The Umno supreme council member also said that according to a report by The Edge Markets on July 26 last year, the 5 per cent oil royalty for Sarawak was worth RM1.58 billion, which means the additional 15 per cent promised would amount to RM4.74 billion.

The former Kota Belud MP pointed out that in the case of Sabah, their 5 per cent oil royalty amounted to RM1.32 billion and therefore, an additional 15 per cent would amount to RM3.96 billion.

“Therefore there’s no need for Guan Eng to ask Sarawak to clear its debts first; the same goes with Sabah.
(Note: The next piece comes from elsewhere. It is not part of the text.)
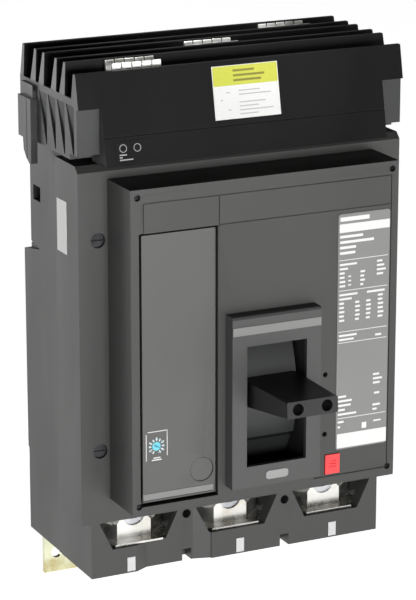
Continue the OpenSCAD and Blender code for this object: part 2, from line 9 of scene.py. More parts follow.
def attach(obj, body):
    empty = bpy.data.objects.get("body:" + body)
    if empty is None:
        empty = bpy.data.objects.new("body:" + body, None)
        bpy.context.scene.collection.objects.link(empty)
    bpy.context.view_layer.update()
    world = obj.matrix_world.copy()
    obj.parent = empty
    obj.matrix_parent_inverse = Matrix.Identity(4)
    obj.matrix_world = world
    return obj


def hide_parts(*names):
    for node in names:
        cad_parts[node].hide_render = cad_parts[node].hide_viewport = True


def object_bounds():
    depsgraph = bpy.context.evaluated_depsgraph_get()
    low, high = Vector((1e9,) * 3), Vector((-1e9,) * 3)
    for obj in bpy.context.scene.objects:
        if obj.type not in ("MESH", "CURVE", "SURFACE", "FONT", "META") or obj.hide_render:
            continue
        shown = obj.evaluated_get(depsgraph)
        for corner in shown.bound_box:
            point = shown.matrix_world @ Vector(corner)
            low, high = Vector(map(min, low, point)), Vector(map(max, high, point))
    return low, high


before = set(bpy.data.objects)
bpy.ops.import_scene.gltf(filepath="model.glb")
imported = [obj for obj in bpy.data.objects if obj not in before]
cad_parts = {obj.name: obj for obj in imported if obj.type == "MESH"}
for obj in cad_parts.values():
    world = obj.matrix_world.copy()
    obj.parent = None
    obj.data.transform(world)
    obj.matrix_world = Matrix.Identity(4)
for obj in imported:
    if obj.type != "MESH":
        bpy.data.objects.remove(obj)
cad_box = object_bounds()
MM = 0.001
scene = bpy.context.scene

# ---------------------------------------------------------------- camera
CAM_AT = Vector((-0.7568, -1.6310, 0.6724))
CAM_AZ, CAM_EL, CAM_LENS = math.radians(25.74), math.radians(16.28), 164.8
cam_data = bpy.data.cameras.new("camera")
cam_data.lens = CAM_LENS
cam_data.sensor_width = 36
cam_data.clip_end = 20
cam = bpy.data.objects.new("camera", cam_data)
scene.collection.objects.link(cam)
cam.location = CAM_AT
look = Vector((math.sin(CAM_AZ) * math.cos(CAM_EL), math.cos(CAM_AZ) * math.cos(CAM_EL), -math.sin(CAM_EL)))
cam.rotation_euler = look.to_track_quat("-Z", "Y").to_euler()
scene.camera = cam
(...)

As Finance Minister, (he should) keep his promise first to pay the additional 15 per cent or RM4.74 billion to Sarawak,” he said.

Lim had said on Monday that the federal government was ready to disburse RM350 million to the Sarawak government to repair dilapidated schools in the state, but only after the latter pays back the same amount first.

He said Chief Minister Datuk Patinggi Abang Johari Tun Openg had expressed his willingness to pay back RM350 million to Putrajaya in the near future, which is the first phase of the RM1-billion loan repayment.

“(With the RM350 million repayment) a number of issues can be finalised, such as the implementation schedule, list of schools and the tender process for the project.

“With the spirit of cooperation and sincerity of all parties, the Ministry of Finance is confident that the first phase of the school repair project in Sarawak will be implemented before the end of 2019,” he said.

He also reminded that the Sarawak government still owed Putrajaya RM2.352 billion as of June 30 this year, adding that the repayment of the RM1 billion would mean the debt to the federal government would stand at RM1.352 billion.

The federal government agreed in principle to accept the RM1 billion loan payment by the Sarawak government for the repair of dilapidated schools in the state, subject to four legal mechanisms which were agreed to by both sides.

The legal mechanisms are that the Sarawak government must repay RM1 billion of its total debt into the federal government’s Consolidated Fund; the federal government will channel the same amount as repaid by the Sarawak government as an allocation for the use of the repair school in Sarawak; remedial works for schools in Sarawak should be offered through open tender; and the federal government will take into consideration the priority of the Sarawak government in determining the schools to be refurbished.